United States District Court, Eastern District of Wisconsin
Nov 19, 2021
No. 21-CV-577-JPS (E.D. Wis. Nov. 19, 2021)

Opinion

21-CV-577-JPS

11-19-2021

HUPY &ABRAHAM, S.C., Plaintiff, v. QUINTESSA LLC, d/b/a QUINTESSA MARKETING, Defendant.


ORDER

J.P. Stadtmueller, U.S. District Judge.

1. BACKGROUND

On May 5, 2021, Plaintiff Hupy & Abraham, SC (“Hupy”) filed a complaint against Defendant Quintessa LLC (“Quintessa”). (Docket #1). Two days later, Hupy filed an emergency motion for preliminary injunction against Quintessa. (Docket #3). Thereafter, Quintessa filed a motion to dismiss pursuant to both Federal Rule of Civil Procedure 12(b)(3) and 12(b)(6). (Docket #8). For the reasons explained in the balance of this Order, the Court will dismiss this case pursuant to the doctrine of forum nonconveniens.

2. FACTS

Hupy is a personal injury law firm with locations throughout Wisconsin, Illinois, and Iowa. (Docket #1 at 2). Quintessa is a marketing company based in Oklahoma that provides “bulk marketing” services for law firms throughout the United States. (Id.) Although Hupy brings only state-law causes of action against Quintessa, Hupy avers that this Court has jurisdiction pursuant to 28 U.S.C. § 1332. (Id. at 1). 1

Hupy's claims pertain to its February 3, 2021 contract (the “Contract”) with Quintessa. (Id. at 5). Thereunder, Quintessa agreed to provide bulk marketing services on Hupy's behalf. (Id.) Quintessa would also screen potential plaintiffs to ensure that they qualified for Hupy's services. (Id.) Hupy paid Quintessa $100, 000.00 to pre-fund its marketing account. (Id.) For each qualifying motor vehicle accident retainer Quintessa obtained for Hupy, Quintessa would deduct funds from Hupy's marketing account.

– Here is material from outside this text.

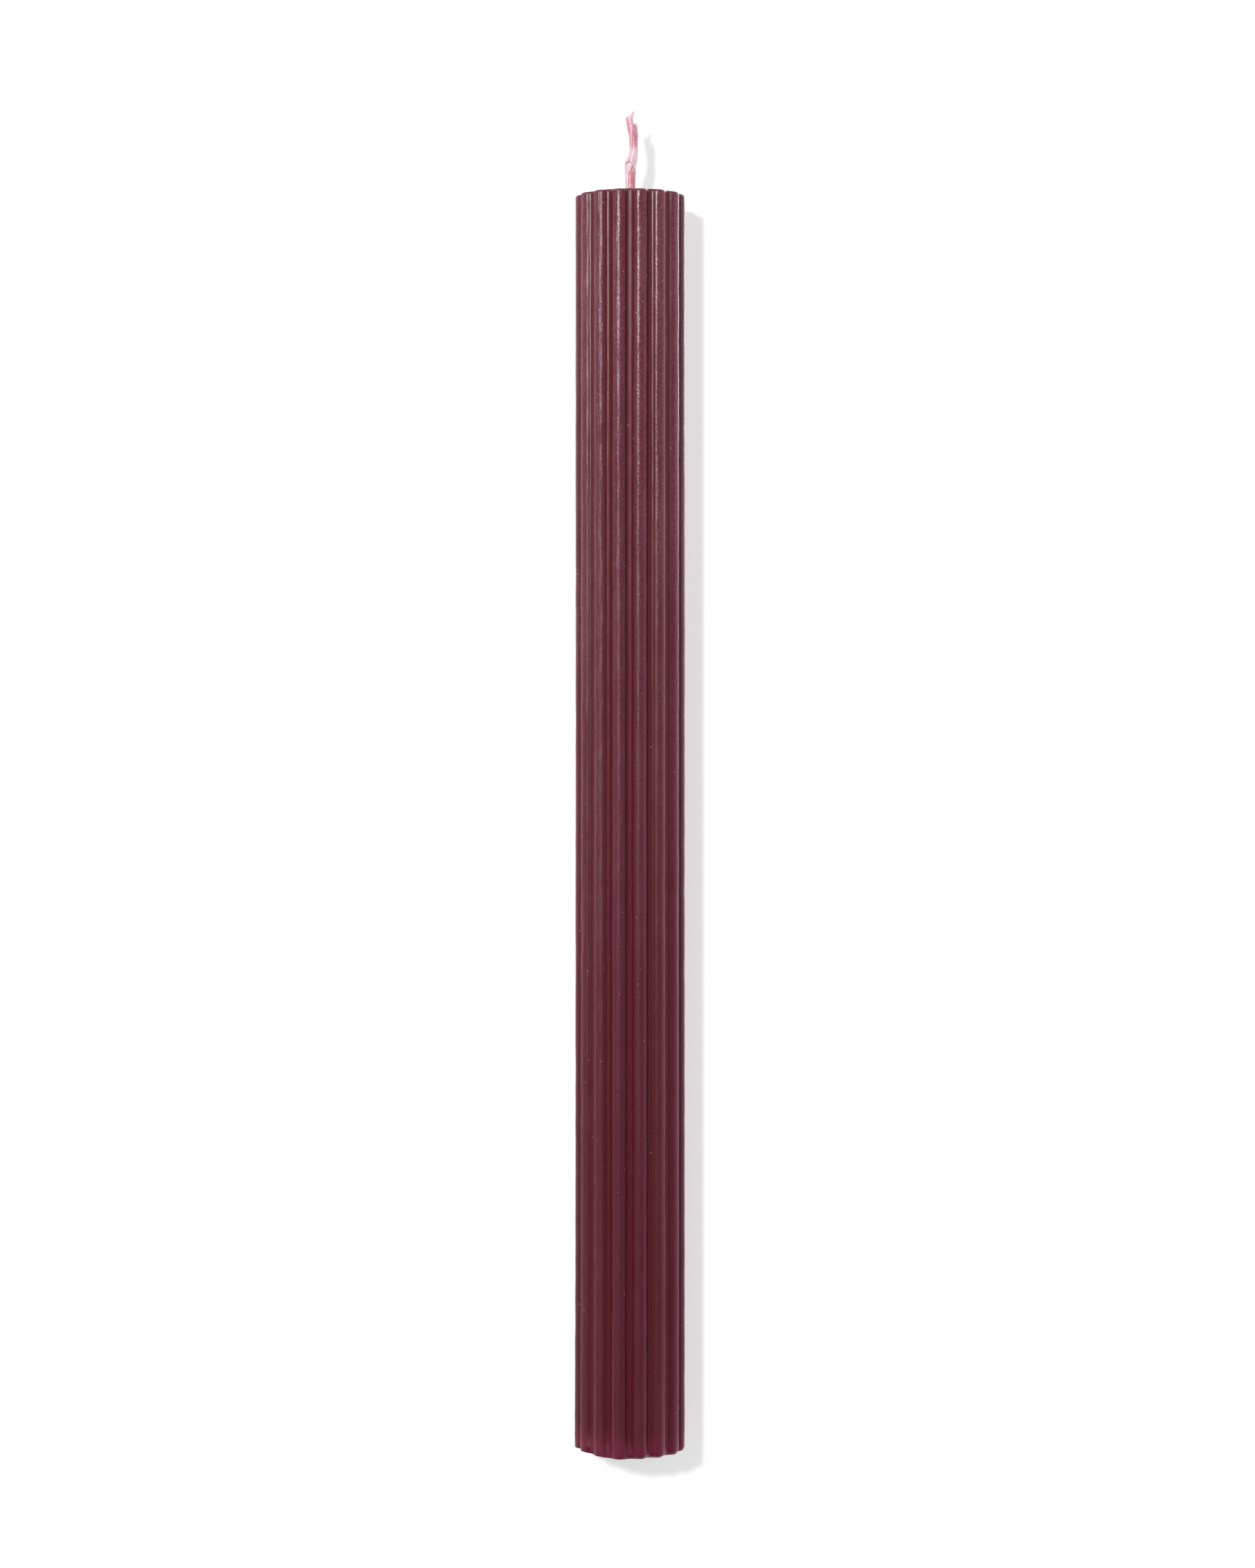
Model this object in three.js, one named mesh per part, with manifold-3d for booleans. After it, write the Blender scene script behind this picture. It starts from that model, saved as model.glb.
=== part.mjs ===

Pursuant to the Contract, the parties agreed that any disputes concerning “[t]he validity, construction, and interpretation” of the Contract would be “governed and enforced in accordance with the laws of the State of Oklahoma.” (Docket #1-4 at 4). The Contract also included the following arbitration clause:

Arbitration. Except as otherwise provided below, in the event of any dispute, claim or controversy between or among the parties to this Agreement arising out of or relating to this Agreement or any breach thereof, including, without limitation, any claim that this Agreement or any of its parts is invalid, illegal or otherwise voidable or void, whether such dispute, claim or controversy sounds in contract, tort, equity or otherwise, and whether such dispute, claim or controversy relates to the meaning, interpretation, effect, validity, performance or enforcement of the Agreement, such dispute, claim or controversy shall be settled by and through an arbitration proceeding to be administered by the American Arbitration Association in Oklahoma City, Oklahoma, in accordance with the American Arbitration Association's Commercial Arbitration Rules. Each of the parties to this Agreement hereby agrees and consents to such venue and waives any objection thereto. The arbitrability of any such dispute, claim or controversy shall likewise be determined in such arbitration. Such arbitration proceeding shall be conducted in as expedited a manner as is then permitted by
2
the commercial arbitration rules (formal or informal) of the American Arbitration Association. Both the foregoing agreement of the parties to this Agreement to arbitrate any and all such disputes, claims and controversies and the results, determinations, findings, judgments and/or awards rendered through any such arbitration shall be final and binding on the parties hereto and may be specifically enforced by legal proceedings. Notwithstanding the above, arbitration shall not be required for any claims brought by Quintessa as a result of Law Firm's non-payment of campaign balances.
(Id.) Additionally, under the Contract, the parties agreed that “[a]ny dispute arising in any way from [the Contract] that is not subject to binding arbitration shall be subject to resolution exclusively in the State District Court of Oklahoma County, Oklahoma.” (Id.) Further, Hupy agreed that the State District Court of Oklahoma County, Oklahoma would be “the exclusive venue;” and “it and waive[d] any defenses based on in personam jurisdiction.” (Id.) Chad Kreblin, an attorney and shareholder at Hupy, signed the Contract on Hupy's behalf, and Lauren Mingee, the CEO and Owner of Quintessa, signed the Contract on Quintessa's behalf. (Id.; Docket #10-2 at 2).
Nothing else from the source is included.